▶ INFORMATION SUPPLIED
[start]

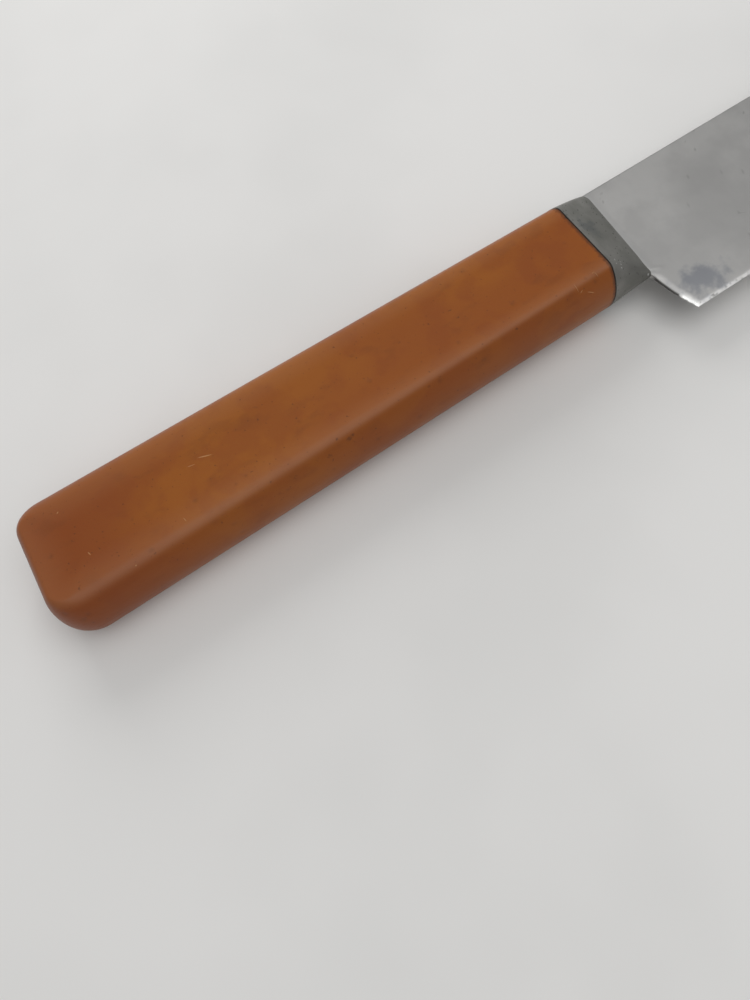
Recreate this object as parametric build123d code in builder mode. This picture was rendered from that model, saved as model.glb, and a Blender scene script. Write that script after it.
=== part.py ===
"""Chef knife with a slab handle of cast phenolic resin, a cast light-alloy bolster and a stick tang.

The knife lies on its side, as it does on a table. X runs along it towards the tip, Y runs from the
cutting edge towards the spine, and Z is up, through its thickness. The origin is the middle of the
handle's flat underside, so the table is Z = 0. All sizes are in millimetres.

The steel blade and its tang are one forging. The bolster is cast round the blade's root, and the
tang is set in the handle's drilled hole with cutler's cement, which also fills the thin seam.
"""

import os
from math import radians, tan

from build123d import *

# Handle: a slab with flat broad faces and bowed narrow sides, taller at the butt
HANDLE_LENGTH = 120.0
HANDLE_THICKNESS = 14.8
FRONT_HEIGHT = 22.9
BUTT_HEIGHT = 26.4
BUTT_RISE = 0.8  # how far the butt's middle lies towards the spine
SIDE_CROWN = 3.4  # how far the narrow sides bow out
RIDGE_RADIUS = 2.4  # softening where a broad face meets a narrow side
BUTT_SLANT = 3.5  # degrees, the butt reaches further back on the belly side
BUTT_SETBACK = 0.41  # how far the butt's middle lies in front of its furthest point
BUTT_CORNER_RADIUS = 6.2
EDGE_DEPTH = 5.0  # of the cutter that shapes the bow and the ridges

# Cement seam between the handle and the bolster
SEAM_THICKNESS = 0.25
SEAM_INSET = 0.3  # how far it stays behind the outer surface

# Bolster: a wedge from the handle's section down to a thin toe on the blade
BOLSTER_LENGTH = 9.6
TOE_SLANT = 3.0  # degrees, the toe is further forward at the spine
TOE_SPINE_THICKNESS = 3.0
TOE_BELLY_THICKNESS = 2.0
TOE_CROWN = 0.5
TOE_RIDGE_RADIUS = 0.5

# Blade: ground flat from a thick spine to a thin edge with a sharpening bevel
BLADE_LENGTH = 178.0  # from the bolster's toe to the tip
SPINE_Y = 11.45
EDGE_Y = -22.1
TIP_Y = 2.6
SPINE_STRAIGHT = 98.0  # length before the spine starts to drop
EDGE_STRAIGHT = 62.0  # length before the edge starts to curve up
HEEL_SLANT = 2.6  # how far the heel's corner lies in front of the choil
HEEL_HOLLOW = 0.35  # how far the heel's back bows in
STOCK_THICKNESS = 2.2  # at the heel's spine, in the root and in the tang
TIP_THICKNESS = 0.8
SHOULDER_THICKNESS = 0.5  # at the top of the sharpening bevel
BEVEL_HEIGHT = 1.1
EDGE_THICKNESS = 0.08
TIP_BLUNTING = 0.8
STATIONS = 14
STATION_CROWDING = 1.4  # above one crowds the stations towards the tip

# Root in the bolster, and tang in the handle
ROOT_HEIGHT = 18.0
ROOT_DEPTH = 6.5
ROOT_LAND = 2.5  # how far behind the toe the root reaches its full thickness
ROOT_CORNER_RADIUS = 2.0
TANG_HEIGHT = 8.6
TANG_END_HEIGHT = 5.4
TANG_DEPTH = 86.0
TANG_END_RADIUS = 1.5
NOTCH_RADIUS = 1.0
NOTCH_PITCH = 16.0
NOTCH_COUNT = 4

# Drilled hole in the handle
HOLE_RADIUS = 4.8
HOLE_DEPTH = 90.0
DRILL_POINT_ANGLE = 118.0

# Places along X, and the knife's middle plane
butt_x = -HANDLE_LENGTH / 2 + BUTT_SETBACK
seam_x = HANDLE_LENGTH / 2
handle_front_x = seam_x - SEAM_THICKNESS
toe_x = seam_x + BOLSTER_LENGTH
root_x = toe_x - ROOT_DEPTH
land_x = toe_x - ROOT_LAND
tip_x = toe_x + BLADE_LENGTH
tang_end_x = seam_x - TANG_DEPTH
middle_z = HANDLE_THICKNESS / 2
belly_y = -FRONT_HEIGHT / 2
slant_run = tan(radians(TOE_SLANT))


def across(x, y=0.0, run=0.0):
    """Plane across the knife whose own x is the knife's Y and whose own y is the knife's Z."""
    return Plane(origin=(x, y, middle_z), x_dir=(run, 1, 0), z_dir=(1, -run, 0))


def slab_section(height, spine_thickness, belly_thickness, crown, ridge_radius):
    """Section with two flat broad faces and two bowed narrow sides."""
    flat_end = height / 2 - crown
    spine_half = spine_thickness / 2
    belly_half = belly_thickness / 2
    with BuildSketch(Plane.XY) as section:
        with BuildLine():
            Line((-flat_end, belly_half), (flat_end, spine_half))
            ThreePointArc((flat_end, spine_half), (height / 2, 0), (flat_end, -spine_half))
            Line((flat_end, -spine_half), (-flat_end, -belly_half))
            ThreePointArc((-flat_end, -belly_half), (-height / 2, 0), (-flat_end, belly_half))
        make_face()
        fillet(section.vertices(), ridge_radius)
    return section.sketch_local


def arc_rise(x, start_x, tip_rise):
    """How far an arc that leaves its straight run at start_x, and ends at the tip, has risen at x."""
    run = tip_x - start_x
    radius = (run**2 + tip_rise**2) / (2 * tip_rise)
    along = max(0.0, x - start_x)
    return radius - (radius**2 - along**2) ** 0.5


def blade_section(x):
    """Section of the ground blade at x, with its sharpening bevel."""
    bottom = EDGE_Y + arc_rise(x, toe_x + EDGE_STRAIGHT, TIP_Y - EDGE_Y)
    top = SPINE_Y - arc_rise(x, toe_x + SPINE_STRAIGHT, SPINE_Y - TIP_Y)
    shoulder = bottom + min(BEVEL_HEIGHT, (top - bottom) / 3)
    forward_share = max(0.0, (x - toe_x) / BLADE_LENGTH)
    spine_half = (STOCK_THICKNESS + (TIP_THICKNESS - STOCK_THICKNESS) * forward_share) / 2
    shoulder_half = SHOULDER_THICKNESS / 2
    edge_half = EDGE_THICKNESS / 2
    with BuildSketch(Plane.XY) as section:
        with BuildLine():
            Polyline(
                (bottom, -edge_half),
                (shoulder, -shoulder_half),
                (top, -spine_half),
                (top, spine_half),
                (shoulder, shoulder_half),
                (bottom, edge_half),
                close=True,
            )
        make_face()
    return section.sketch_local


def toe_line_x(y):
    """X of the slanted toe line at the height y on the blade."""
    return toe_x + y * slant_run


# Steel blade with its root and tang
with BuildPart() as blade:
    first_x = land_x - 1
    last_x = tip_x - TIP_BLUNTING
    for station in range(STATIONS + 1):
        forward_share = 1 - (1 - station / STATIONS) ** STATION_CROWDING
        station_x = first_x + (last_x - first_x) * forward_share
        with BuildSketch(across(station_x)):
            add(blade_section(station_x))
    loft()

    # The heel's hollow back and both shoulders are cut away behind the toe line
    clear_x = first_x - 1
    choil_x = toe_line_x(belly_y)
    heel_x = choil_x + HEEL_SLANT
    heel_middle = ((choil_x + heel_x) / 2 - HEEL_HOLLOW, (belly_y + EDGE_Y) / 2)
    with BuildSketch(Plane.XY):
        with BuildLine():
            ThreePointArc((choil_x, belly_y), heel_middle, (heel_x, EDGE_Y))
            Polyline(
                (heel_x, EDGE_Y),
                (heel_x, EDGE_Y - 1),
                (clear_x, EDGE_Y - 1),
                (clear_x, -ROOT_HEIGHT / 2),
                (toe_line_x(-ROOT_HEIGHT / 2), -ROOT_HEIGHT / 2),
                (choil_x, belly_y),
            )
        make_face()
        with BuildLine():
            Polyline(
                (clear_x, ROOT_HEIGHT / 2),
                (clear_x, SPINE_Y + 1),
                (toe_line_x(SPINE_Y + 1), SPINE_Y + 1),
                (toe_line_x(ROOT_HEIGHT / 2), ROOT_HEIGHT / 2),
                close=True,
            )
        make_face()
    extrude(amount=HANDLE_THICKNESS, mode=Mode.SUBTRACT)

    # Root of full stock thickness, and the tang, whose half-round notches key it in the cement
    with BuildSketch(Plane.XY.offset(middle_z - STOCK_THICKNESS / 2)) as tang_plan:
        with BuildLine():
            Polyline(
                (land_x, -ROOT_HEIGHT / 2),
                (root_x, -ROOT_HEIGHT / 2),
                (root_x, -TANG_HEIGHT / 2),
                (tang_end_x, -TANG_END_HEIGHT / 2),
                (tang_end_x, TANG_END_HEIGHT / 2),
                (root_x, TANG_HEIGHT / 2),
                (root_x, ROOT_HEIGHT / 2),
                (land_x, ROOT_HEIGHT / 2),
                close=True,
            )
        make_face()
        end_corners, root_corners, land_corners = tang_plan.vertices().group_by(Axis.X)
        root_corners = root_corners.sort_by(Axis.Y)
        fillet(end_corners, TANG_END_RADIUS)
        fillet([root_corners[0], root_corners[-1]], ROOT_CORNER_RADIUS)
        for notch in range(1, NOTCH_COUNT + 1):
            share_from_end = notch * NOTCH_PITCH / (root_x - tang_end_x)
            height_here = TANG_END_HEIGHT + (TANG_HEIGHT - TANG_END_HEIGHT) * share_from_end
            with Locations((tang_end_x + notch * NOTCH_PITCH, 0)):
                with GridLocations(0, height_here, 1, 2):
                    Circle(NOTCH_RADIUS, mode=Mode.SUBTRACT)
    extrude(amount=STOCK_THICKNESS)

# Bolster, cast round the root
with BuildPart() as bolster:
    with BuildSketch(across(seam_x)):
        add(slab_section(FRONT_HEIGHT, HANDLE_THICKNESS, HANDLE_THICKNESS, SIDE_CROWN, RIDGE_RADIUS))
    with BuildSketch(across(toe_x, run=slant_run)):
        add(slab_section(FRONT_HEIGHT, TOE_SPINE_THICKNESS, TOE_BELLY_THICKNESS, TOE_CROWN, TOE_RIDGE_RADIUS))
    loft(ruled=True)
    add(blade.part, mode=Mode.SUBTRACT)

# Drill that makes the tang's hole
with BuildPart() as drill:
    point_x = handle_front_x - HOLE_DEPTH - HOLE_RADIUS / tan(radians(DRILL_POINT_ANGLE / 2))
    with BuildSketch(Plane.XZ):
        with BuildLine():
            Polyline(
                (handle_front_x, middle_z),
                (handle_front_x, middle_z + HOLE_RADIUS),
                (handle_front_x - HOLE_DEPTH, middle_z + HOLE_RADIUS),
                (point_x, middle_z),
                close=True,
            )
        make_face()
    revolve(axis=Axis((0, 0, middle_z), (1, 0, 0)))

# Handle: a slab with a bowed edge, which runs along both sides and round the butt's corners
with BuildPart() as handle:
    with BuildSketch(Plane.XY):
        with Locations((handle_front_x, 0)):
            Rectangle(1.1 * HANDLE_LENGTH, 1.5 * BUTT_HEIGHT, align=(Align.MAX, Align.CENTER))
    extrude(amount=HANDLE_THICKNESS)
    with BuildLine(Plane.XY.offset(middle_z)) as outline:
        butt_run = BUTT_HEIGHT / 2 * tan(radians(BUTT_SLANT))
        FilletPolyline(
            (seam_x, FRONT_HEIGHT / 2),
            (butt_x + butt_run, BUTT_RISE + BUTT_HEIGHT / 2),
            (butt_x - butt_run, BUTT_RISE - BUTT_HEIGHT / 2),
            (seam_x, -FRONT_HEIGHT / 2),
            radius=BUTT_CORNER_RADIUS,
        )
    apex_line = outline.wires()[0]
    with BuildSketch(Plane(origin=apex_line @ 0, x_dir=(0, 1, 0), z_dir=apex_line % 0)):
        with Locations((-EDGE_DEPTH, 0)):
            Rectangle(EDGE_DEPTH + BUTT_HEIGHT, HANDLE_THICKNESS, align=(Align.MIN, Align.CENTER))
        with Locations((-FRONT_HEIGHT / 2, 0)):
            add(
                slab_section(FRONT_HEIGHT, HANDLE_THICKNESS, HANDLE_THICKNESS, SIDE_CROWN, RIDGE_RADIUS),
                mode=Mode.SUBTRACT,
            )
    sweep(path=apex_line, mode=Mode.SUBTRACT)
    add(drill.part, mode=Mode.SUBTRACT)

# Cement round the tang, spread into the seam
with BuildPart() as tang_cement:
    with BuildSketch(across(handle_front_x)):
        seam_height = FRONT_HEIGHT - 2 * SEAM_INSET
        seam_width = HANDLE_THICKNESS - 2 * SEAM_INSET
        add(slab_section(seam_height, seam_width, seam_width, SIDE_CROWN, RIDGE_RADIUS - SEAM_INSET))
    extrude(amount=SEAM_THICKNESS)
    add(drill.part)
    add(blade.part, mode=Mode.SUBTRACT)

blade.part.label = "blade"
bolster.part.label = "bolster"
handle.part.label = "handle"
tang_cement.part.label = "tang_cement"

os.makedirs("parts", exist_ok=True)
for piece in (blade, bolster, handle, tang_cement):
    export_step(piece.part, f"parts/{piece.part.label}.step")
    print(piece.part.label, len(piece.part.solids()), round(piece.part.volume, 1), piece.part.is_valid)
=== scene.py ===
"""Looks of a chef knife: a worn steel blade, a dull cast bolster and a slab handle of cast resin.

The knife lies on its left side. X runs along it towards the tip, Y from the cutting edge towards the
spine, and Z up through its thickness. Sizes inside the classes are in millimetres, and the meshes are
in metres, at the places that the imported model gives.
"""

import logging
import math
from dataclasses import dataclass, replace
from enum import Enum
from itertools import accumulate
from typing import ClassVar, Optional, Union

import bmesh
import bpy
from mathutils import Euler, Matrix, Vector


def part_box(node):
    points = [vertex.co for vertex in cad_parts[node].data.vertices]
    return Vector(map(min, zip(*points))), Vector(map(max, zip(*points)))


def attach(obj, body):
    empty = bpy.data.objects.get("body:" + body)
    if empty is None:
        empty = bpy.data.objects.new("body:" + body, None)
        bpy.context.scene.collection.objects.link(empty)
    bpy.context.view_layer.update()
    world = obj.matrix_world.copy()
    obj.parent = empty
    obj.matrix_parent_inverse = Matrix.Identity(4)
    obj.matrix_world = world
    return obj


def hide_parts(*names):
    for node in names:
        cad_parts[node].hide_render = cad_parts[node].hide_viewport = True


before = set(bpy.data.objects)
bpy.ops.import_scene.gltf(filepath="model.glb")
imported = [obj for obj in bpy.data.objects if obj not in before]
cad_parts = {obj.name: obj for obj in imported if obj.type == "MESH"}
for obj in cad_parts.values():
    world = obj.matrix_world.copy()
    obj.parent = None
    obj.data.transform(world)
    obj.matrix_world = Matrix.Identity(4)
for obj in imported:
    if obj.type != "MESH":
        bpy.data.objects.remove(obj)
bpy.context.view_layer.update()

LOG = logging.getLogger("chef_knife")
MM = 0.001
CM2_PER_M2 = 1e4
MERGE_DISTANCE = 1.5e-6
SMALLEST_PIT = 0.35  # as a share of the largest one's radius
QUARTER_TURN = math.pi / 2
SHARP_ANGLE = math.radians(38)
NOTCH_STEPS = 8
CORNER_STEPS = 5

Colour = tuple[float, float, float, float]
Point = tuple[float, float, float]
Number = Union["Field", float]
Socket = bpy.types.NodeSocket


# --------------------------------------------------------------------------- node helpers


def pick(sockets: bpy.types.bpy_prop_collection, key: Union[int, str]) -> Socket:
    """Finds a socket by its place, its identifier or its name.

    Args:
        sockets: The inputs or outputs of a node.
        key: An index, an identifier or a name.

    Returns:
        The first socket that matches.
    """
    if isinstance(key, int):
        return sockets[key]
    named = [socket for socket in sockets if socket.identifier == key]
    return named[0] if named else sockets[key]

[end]

▶ EXERCISE
Exactly and only the lines from the line that contains "RIDGE_RADIUS - SEAM_INSET))" through the line that contains "of cast resin." are to be repeated as they stand.

▶ TASK RESPONSE
        add(slab_section(seam_height, seam_width, seam_width, SIDE_CROWN, RIDGE_RADIUS - SEAM_INSET))
    extrude(amount=SEAM_THICKNESS)
    add(drill.part)
    add(blade.part, mode=Mode.SUBTRACT)

blade.part.label = "blade"
bolster.part.label = "bolster"
handle.part.label = "handle"
tang_cement.part.label = "tang_cement"

os.makedirs("parts", exist_ok=True)
for piece in (blade, bolster, handle, tang_cement):
    export_step(piece.part, f"parts/{piece.part.label}.step")
    print(piece.part.label, len(piece.part.solids()), round(piece.part.volume, 1), piece.part.is_valid)
=== scene.py ===
"""Looks of a chef knife: a worn steel blade, a dull cast bolster and a slab handle of cast resin.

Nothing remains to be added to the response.